Qu’est-ce que le Human Rights Act?
Le Human Rights Act est une loi britannique adoptée en 1998 et entrée en vigueur en 2000 qui a transposé la Convention européenne des droits de l'homme dans le droit anglais. Or, ce texte impose aux tribunaux de trouver un équilibre entre le droit à la vie privée et la liberté d’expression, consacrés respectivement aux articles 8 et 10 de la Convention.
Le projet de révision du Human Rights Act
Ce projet de révision, qui est soumis à consultation pendant trois mois, a été publié quelques jours seulement après l’arrêt rendu par la Cour d'appel de Londres dans l’affaire Meghan Markle.
« Nos projets de déclaration des droits renforceront les droits typiquement britanniques comme la liberté d'expression et le jugement par jury, tout en empêchant les abus du système et en ajoutant une bonne dose de bon sens. […] Nous n'avons pas les mêmes textes protégeant la vie privée qu'en Europe continentale. », a déclaré Dominic Raab, vice-Premier et ministre de la Justice britannique[2].
Pour rappel, la Convention européenne des droits de l'homme est un traité international signé par les États membres du Conseil de l'Europe, une organisation intergouvernementale distincte de l’Union européenne.
Toutefois, on remarque que le gouvernement britannique profite du Brexit pour soumettre ce projet de révision, qui vise à conférer davantage de pouvoir à la Cour Suprême, et de manière plus générale aux tribunaux, dans leur interprétation de la Convention européenne des droits de l'homme.
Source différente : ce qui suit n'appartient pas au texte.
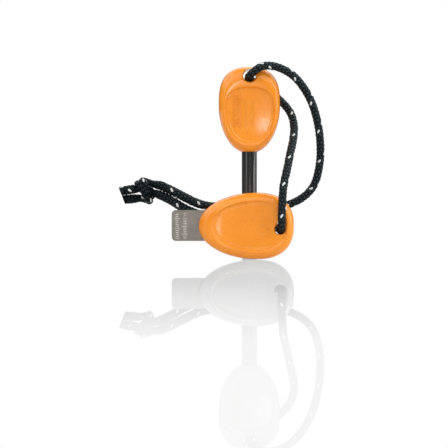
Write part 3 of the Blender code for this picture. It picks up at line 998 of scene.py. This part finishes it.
def push_apart(points, first, second):
    """Moves pairs of points that touch until they are a cord's contact distance apart."""
    gap = points[first] - points[second]
    length = np.linalg.norm(gap, axis=1)
    touch = length < 2 * KNOT_CONTACT
    first, second, gap, length = first[touch], second[touch], gap[touch], length[touch]
    push = (2 * KNOT_CONTACT - length)[:, None] * gap / length[:, None] * 0.5
    moves, counts = np.zeros_like(points), np.zeros(len(points))
    np.add.at(moves, first, push)
    np.add.at(moves, second, -push)
    np.add.at(counts, first, 1)
    np.add.at(counts, second, 1)
    points += moves / np.maximum(counts, 1)[:, None]


def cord_line():
    """The whole cord's centre line at even steps, from the upper cut end to the lower one."""
    route = np.array([point for section in ROUTE for point in section])
    upper, lower = tie_knot((route[0], route[-1]), (UPPER_TIP, LOWER_TIP))
    middle = spline(route)
    line = np.concatenate([upper[::-1][:-4], even_line(middle, step=0.5)[6:-6], lower[4:]])
    line = even_line(line, step=0.25)
    rounds, share = 60, 0.4
    for _ in range(rounds):
        line[1:-1] += share * ((line[:-2] + line[2:]) / 2 - line[1:-1])
    return even_line(line, step=CORD_STEP)


def cord_frames(line):
    """Direction and two side vectors at each point of the line, without twist."""
    along = unit_directions(line)
    first = carried_side(along, np.array([0.0, 1.0, 0.0]))
    return along, first, np.cross(along, first)


def braid_height(around, along):
    """Height of the yarn on top, 0 to 1. around is in turns and along in pitches, and both may be arrays.

    Each yarn passes over two and under two opposite ones. a counts the rising yarns and b the falling ones.
    """
    a = BRAID_YARNS * (around - along)
    b = BRAID_YARNS * (around + along)
    i, j = np.floor(a), np.floor(b)
    rising = np.mod(i - j, 4) < 2
    across = np.where(rising, a - i, b - j) * 2.0 - 1.0
    run = np.where(rising, b - i, a - j - 3)
    run = np.mod(run + 2, 4) - 2
    over = np.maximum(np.cos(run * math.pi / 2), 0.0) ** 0.5
    return over * np.sqrt(np.maximum(1.02 - across**2, 0.0))


def cord_radius(line):
    """Tight in the knot, loose and thicker in the tails, and drawn out round the loop."""
    x = line[:, 0]
    tail = smoothstep((-16.0 - x) / 12.0)
    knot = smoothstep((6.5 - np.abs(x - KNOT_MIDDLE[0])) / 3.0)
    return LOOP_RADIUS + (TAIL_RADIUS - LOOP_RADIUS) * tail + (KNOT_RADIUS - TAIL_RADIUS) * knot


def braid_rings(line, frames, start, end):
    """Rings round a stretch of the cord, with yarns as relief, and how many pitches along each one is."""
    _, first, second = (f[start:end] for f in frames)
    turn = np.arange(CORD_SIDES) / CORD_SIDES
    pitch = np.arange(start, end) * CORD_STEP / BRAID_PITCH
    relief = braid_height(turn[None, :], pitch[:, None])
    radius = cord_radius(line[start:end])[:, None] + BRAID_RELIEF * (relief - BRAID_MEAN)
    across = np.cos(math.tau * turn)[None, :, None] * first[:, None, :]
    up = np.sin(math.tau * turn)[None, :, None] * second[:, None, :]
    return line[start:end, None, :] + radius[:, :, None] * (across + up), pitch


def braid_uvs(levels):
    """(u, v) at the corners of a tube's faces: turns round the cord, and pitches along it at each ring."""
    rim = [i / CORD_SIDES for i in range(CORD_SIDES)]
    uvs = []
    for low, high in zip(levels[:-1], levels[1:]):
        for i, left in enumerate(rim):
            right = (i + 1) / CORD_SIDES
            uvs += [(left, low), (right, low), (right, high), (left, high)]
    uvs += [(u, levels[0]) for u in rim][::-1]
    uvs += [(u, levels[-1]) for u in rim]
    return uvs


def cord_tube(name, line, frames, start, end, material):
    """A stretch of the braided cord as a closed tube, sliced by the cutting plane at the cord's own ends."""
    rings, pitch = braid_rings(line, frames, start, end)
    along = frames[0][start:end]
    cut_start, cut_end = start == 0, end == len(line)
    inside = ((rings - CUT_POINT) @ CUT_NORMAL).min(axis=1) > CUT_MARGIN
    order = np.arange(len(rings))
    keep = np.ones(len(rings), bool)
    if cut_start:
        keep &= inside | (order > CUT_REACH)
    if cut_end:
        keep &= inside | (order[::-1] > CUT_REACH)
    rings, pitch, along = rings[keep], pitch[keep], along[keep]
    head = cut_rings(rings[0], -along[0])[::-1] if cut_start else []
    foot = cut_rings(rings[-1], along[-1]) if cut_end else []
    levels = np.concatenate([np.full(len(head), pitch[0]), pitch, np.full(len(foot), pitch[-1])])
    made = loft(name, head + list(rings) + foot, material, uvs=braid_uvs(levels))
    return smooth(made, 60.0)


def to_cut(place, direction):
    """How far it is from a place to the cutting plane, along a direction."""
    return ((CUT_POINT - place) @ CUT_NORMAL) / (direction @ CUT_NORMAL)


def cut_rings(ring, outwards):
    """Rings that carry a tube to the cutting plane and a little way down inside its sheath."""
    face = ring + to_cut(ring, outwards)[:, None] * outwards
    centre = face.mean(axis=0)
    rim = centre + (face - centre) * 0.9 + outwards * 0.04
    inner = centre + (face - centre) * 0.64
    well = inner - outwards * 0.5
    return [face, rim, inner, well]


def core_yarns(name, node, ring_centre, inwards, material):
    """The ends of the yarns inside the sheath: six in a ring and one in its middle."""
    side = np.array(Vector(inwards).orthogonal().normalized())
    other = np.cross(inwards, side)
    ring, sides = 6, 10
    points, faces = [], []
    for k in range(ring + 1):
        turn = math.tau * k / ring
        offset = (math.cos(turn) * side + math.sin(turn) * other) * CORE_RING_RADIUS
        centre = ring_centre + (offset if k < ring else 0.0)
        depth = 0.08 * (k % 3)
        profile = [(0.05 + depth, 0.55), (0.16 + depth, 0.9), (0.4, 1.0), (3.0, 1.0)]
        base = len(points)
        for at, width in profile:
            points += list(circle(centre + inwards * at, CORE_YARN_RADIUS * width, side, other, sides))
        last = len(points) - sides
        faces += [tuple(base + v for v in face) for face in loft_faces(len(profile), sides)]
        faces.append(tuple(base + v for v in range(sides))[::-1])
        faces.append(tuple(last + v for v in range(sides)))
    made = smooth(mesh_object(name, points, faces, material), 50.0)
    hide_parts(node)
    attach(made, "cord_tail")


def nearest(line, place):
    """The number of the line's point that is nearest to a place."""
    return int(np.argmin(np.linalg.norm(line - place, axis=1)))


def cord(braid, core):
    """One cord in three meshes that meet end to end behind the striker."""
    line = cord_line()
    frames = cord_frames(line)
    upper, lower = nearest(line, UPPER_SPLIT), nearest(line, LOWER_SPLIT)
    loop = cord_tube("cord_loop_braid", line, frames, upper, lower + 1, braid)
    tail_a = cord_tube("cord_upper_end_braid", line, frames, 0, upper + 1, braid)
    tail_b = cord_tube("cord_lower_end_braid", line, frames, lower, len(line), braid)
    hanging = ("cord_bight", "cord_outer_run", "cord_inner_run", "cord_outer_crossing", "cord_eye_pass")
    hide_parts(*hanging)
    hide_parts("cord_tail_upper", "cord_end_upper", "cord_knot")
    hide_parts("cord_tail_lower", "cord_end_lower", "cord_knot")
    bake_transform(loop)
    for piece in (tail_a, tail_b):
        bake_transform(piece)
    for name, index, sign in (("upper", 0, 1.0), ("lower", -1, -1.0)):
        inwards = frames[0][index] * sign
        centre = line[index] + to_cut(line[index], inwards) * inwards
        core_yarns(f"core_yarns_{name}", f"cord_core_{name}", centre, inwards, core)


# ---------------------------- studio


def floor():
    """A white studio floor that glows, with a faint mirror image that fades towards the viewer."""
    n = look("studio_floor")
    glow = n.node("ShaderNodeEmission")
    fill = n.fade(n.light_path("Is Glossy Ray"), 0.0, 1.0, FLOOR_FILL, FLOOR_SHINE)
    n.feed(glow.inputs["Strength"], n.math("MAXIMUM", n.light_path("Is Camera Ray"), fill))
    mirror = n.node("ShaderNodeBsdfGlossy")
    n.feed(mirror.inputs["Color"], (1.0, 1.0, 1.0))
    n.feed(mirror.inputs["Roughness"], 0.0)
    mixed = n.node("ShaderNodeMixShader")
    n.feed(mixed.inputs[0], n.fade(n.split(n.place())[1], *MIRROR_FADE))
    n.feed(mixed.inputs[1], glow.outputs[0])
    n.feed(mixed.inputs[2], mirror.outputs[0])
    n.feed(n.tree.nodes["Material Output"].inputs["Surface"], mixed.outputs[0])
    signs = ((-1, -1), (1, -1), (1, 1), (-1, 1))
    corners = [(x * FLOOR_REACH, y * FLOOR_REACH, FLOOR_TOP) for x, y in signs]
    mesh_object("floor", corners, [(0, 1, 2, 3)], n.owner)


def world():
    """A soft studio, darker behind the object. The camera and the floor's mirror see plain white."""
    made = bpy.data.worlds.new("studio")
    bpy.context.scene.world = made
    n = Nodes(made)
    x, y, z = n.split(n.node("ShaderNodeTexCoord").outputs["Generated"])
    azimuth = n.math("DEGREES", n.math("ARCTAN2", x, n.times(y, -1.0)))
    elevation = n.math("DEGREES", n.math("ARCSINE", z))
    light = n.fade(n.math("ABSOLUTE", azimuth), 115.0, 150.0, ROOM_LIGHT, ROOM_LIGHT * BEHIND_SHARE)
    for across, up, half_width, half_height, soft, strength in PANELS:
        wide = window(n, azimuth, across, half_width, soft)
        tall = window(n, elevation, up, half_height, soft)
        light = n.plus(light, n.times(n.times(wide, tall), strength))
    plain = n.math("MAXIMUM", n.light_path("Is Camera Ray"), n.light_path("Is Singular Ray"))
    rest = n.times(n.minus(1.0, plain), light)
    back = n.tree.nodes["Background"]
    n.feed(back.inputs["Color"], (1.0, 1.0, 1.0))
    n.feed(back.inputs["Strength"], n.plus(plain, rest))


def window(n, angle, middle, half, soft):
    """1 within half of the middle, falling to 0 over the soft edge."""
    away = n.math("ABSOLUTE", n.minus(angle, middle))
    return n.fade(away, half + soft, half)


def softbox(name, place, target, width, height):
    """A rectangular studio light at a place, turned to a target."""
    light = bpy.data.lights.new(name, "AREA")
    light.shape = "RECTANGLE"
    light.size, light.size_y = width * MM, height * MM
    light.energy = SOFTBOX_GLOW * math.pi * width * height * MM**2
    made = bpy.data.objects.new(name, light)
    bpy.context.scene.collection.objects.link(made)
    made.location = Vector(place) * MM
    aim = Vector(target) - Vector(place)
    made.rotation_euler = aim.to_track_quat("-Z", "Y").to_euler()


def camera():
    """A long lens, level with the object and a little above the floor."""
    focal, sensor, width_mm = 120.0, 36.0, 224.0
    distance = focal * width_mm / sensor
    target = Vector((-12.65, 0.0, 17.25))
    tilt = math.radians(1.0)
    data = bpy.data.cameras.new("camera")
    data.lens, data.sensor_width = focal, sensor
    data.clip_start, data.clip_end = 10 * MM, 20000 * MM
    made = bpy.data.objects.new("camera", data)
    bpy.context.scene.collection.objects.link(made)
    back = Vector((0.0, -math.cos(tilt), math.sin(tilt)))
    made.location = (target + back * distance) * MM
    made.rotation_euler = (-back).to_track_quat("-Z", "Y").to_euler()
    bpy.context.scene.camera = made


def build():
    """Every piece of the fire starter, and the studio round it."""
    orange = orange_plastic()
    rod_grip(orange)
    striker_grip(orange)
    rod(ferrocerium())
    blade(blade_steel())
    glue = frame["nodes"]["rod_adhesive"]
    glue.data.materials.clear()
    glue.data.materials.append(cured_glue())
    cord(braided_nylon(), core_yarn())
    floor()
    world()
    left, right = (-56.0, -690.0, 162.0), (123.0, -690.0, 13.0)
    softbox("softbox_left", left, target=(7.0, 0.0, 66.0), width=90.0, height=90.0)
    softbox("softbox_right", right, target=(-16.0, -17.0, 15.0), width=90.0, height=26.0)
    camera()
    bpy.context.scene.view_settings.view_transform = "Standard"


build()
En effet, le projet prévoit d’accorder moins d’importance aux arrêts rendus par la Cour européenne des droits de l'homme, dont le siège est situé à Strasbourg.
Cependant, I. Stephanie Boyce (avocate britannique et présidente de la Law Society of England and Wales), a relevé le manque de clarté au regard de la situation actuelle au Royaume-Uni. « Les tribunaux britanniques ne suivent pas aveuglément, comme le suggère le gouvernement, la jurisprudence de la Cour européenne des droits de l'homme. », a-t-elle déclaré[3].
De plus, Outre-manche, l’accueil de ce projet a été mitigé. En effet, alors que certains saluent l’initiative de faire passer le droit européen avant le droit britannique, d’autres craignent des mesures finales confuses et inutiles.
Ainsi, à l’heure actuelle, il n’est nullement question d’une sortie du Conseil de l’Europe pour le Royaume-Uni, ou de ne plus prendre en compte la Convention européenne des droits de l'homme, mais force est de constater que le pays continue de s’écarter des standards européens.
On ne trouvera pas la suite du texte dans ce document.